— Dataset excerpt —
________________________________________
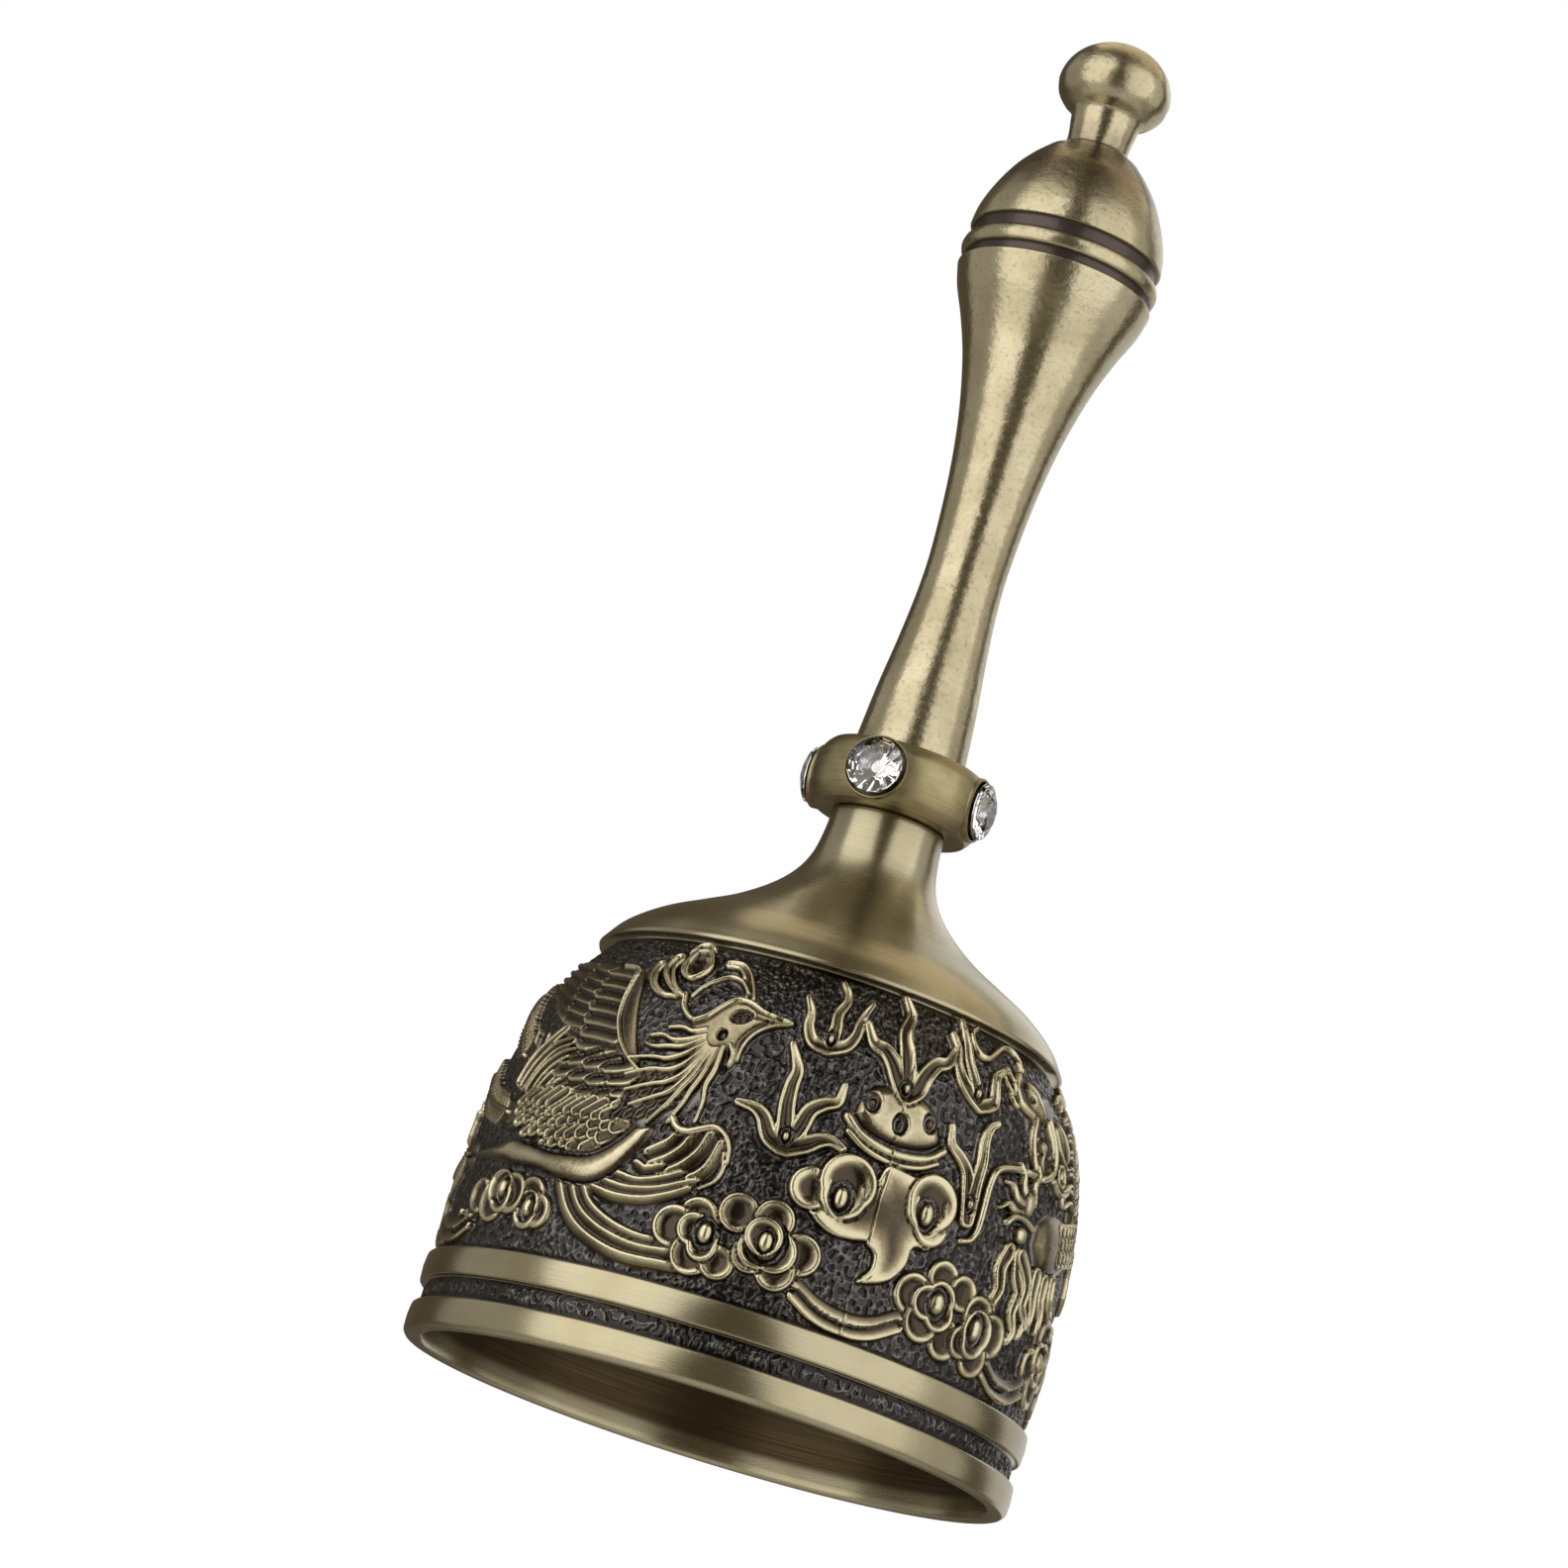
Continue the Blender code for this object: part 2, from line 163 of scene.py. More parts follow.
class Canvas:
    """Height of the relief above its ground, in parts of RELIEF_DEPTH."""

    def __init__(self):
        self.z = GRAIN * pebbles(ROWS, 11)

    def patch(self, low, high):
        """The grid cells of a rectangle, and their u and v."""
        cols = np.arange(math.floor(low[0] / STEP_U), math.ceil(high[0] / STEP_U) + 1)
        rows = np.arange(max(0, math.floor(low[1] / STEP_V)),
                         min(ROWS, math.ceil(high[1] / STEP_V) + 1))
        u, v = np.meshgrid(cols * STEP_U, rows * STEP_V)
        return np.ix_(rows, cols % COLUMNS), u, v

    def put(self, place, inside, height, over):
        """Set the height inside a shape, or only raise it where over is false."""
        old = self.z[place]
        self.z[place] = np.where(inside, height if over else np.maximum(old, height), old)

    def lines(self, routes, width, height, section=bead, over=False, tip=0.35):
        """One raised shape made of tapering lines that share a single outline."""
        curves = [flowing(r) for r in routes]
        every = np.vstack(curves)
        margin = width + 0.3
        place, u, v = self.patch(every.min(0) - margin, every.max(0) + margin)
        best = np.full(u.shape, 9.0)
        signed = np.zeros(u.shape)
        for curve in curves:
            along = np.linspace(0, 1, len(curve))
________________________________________
— Prompt —
Reproduce every line of the data verbatim.

— Response below —
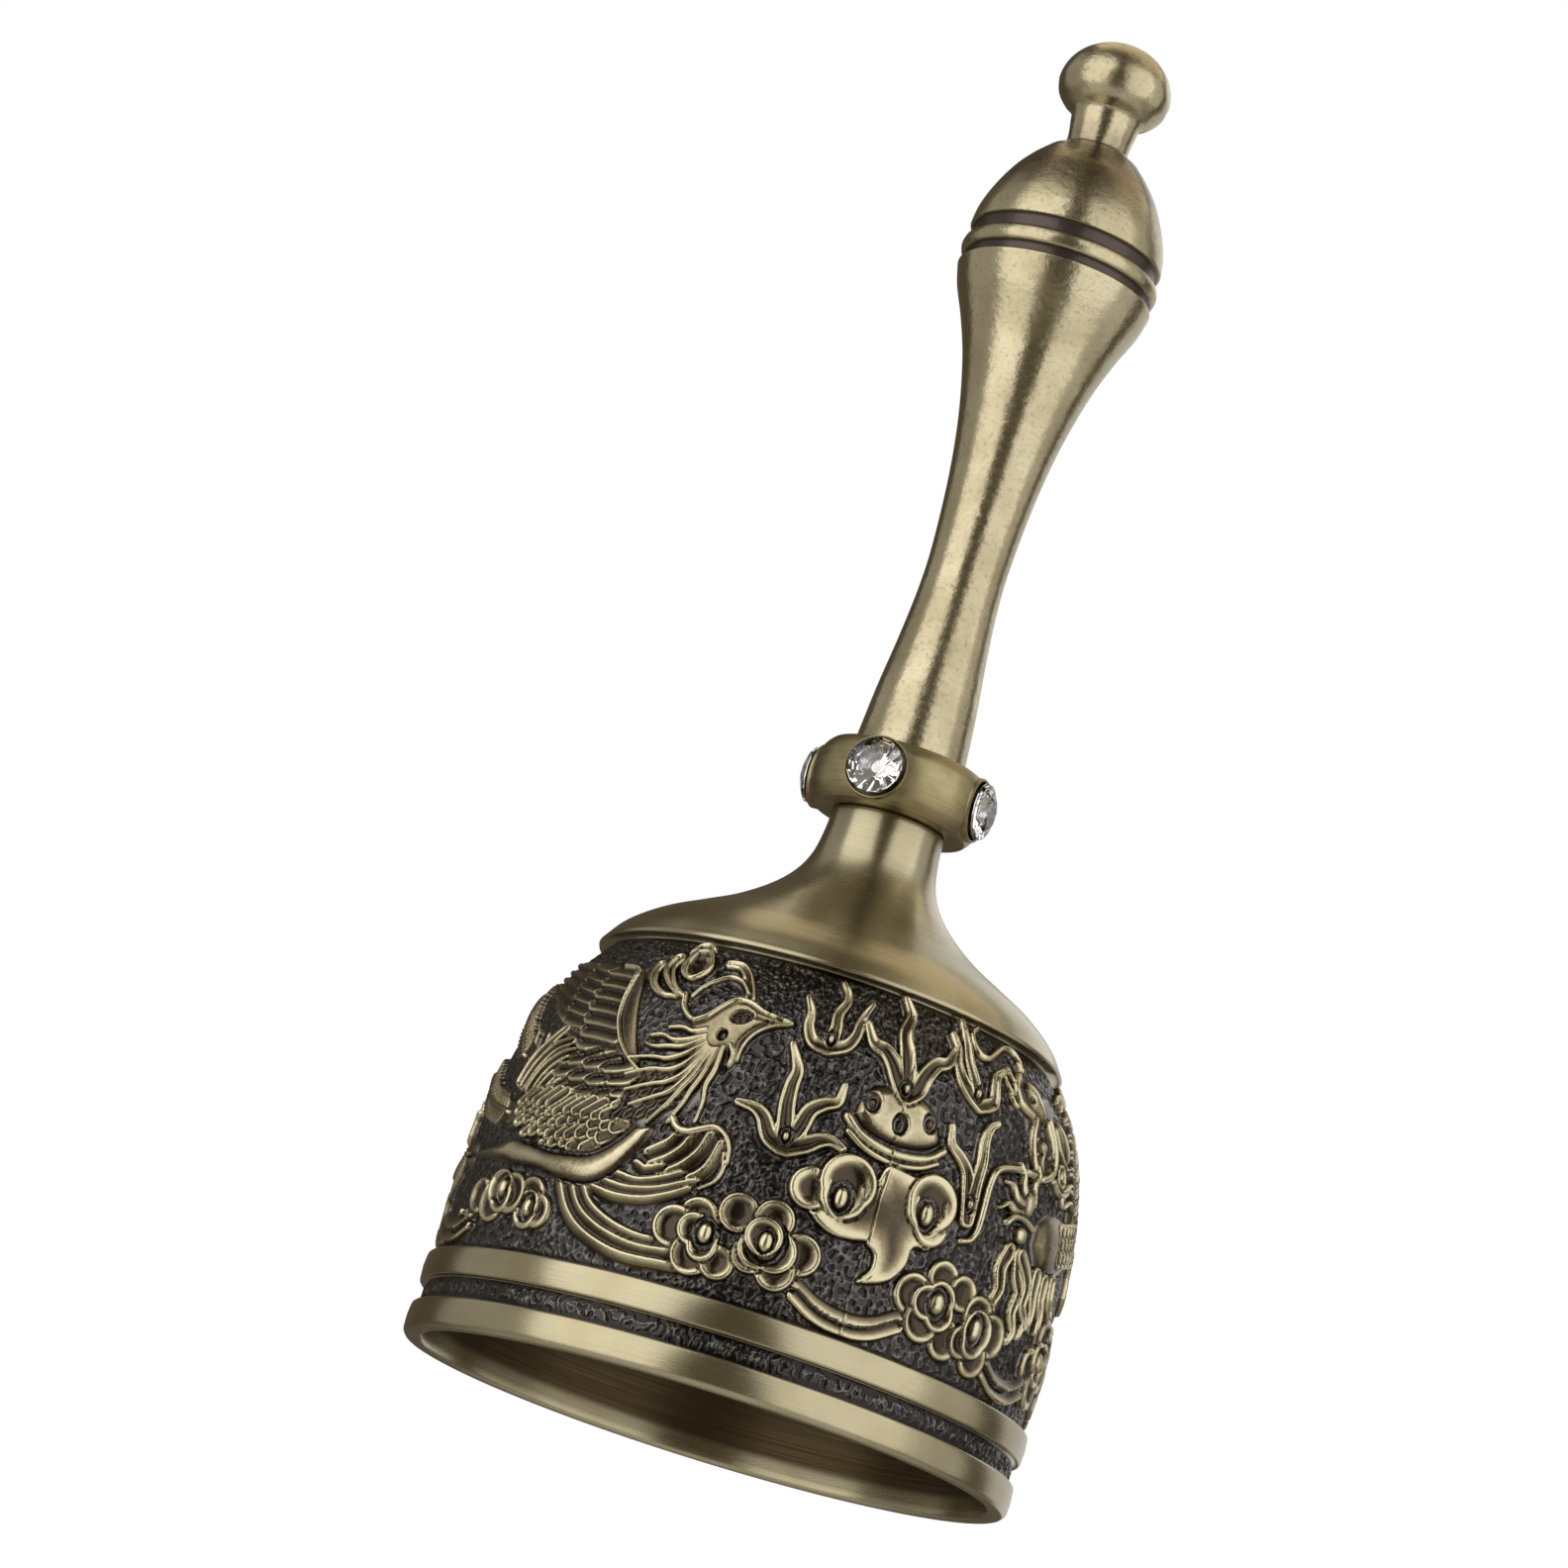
Continue the Blender code for this object: part 2, from line 163 of scene.py. More parts follow.
class Canvas:
    """Height of the relief above its ground, in parts of RELIEF_DEPTH."""

    def __init__(self):
        self.z = GRAIN * pebbles(ROWS, 11)

    def patch(self, low, high):
        """The grid cells of a rectangle, and their u and v."""
        cols = np.arange(math.floor(low[0] / STEP_U), math.ceil(high[0] / STEP_U) + 1)
        rows = np.arange(max(0, math.floor(low[1] / STEP_V)),
                         min(ROWS, math.ceil(high[1] / STEP_V) + 1))
        u, v = np.meshgrid(cols * STEP_U, rows * STEP_V)
        return np.ix_(rows, cols % COLUMNS), u, v

    def put(self, place, inside, height, over):
        """Set the height inside a shape, or only raise it where over is false."""
        old = self.z[place]
        self.z[place] = np.where(inside, height if over else np.maximum(old, height), old)

    def lines(self, routes, width, height, section=bead, over=False, tip=0.35):
        """One raised shape made of tapering lines that share a single outline."""
        curves = [flowing(r) for r in routes]
        every = np.vstack(curves)
        margin = width + 0.3
        place, u, v = self.patch(every.min(0) - margin, every.max(0) + margin)
        best = np.full(u.shape, 9.0)
        signed = np.zeros(u.shape)
        for curve in curves:
            along = np.linspace(0, 1, len(curve))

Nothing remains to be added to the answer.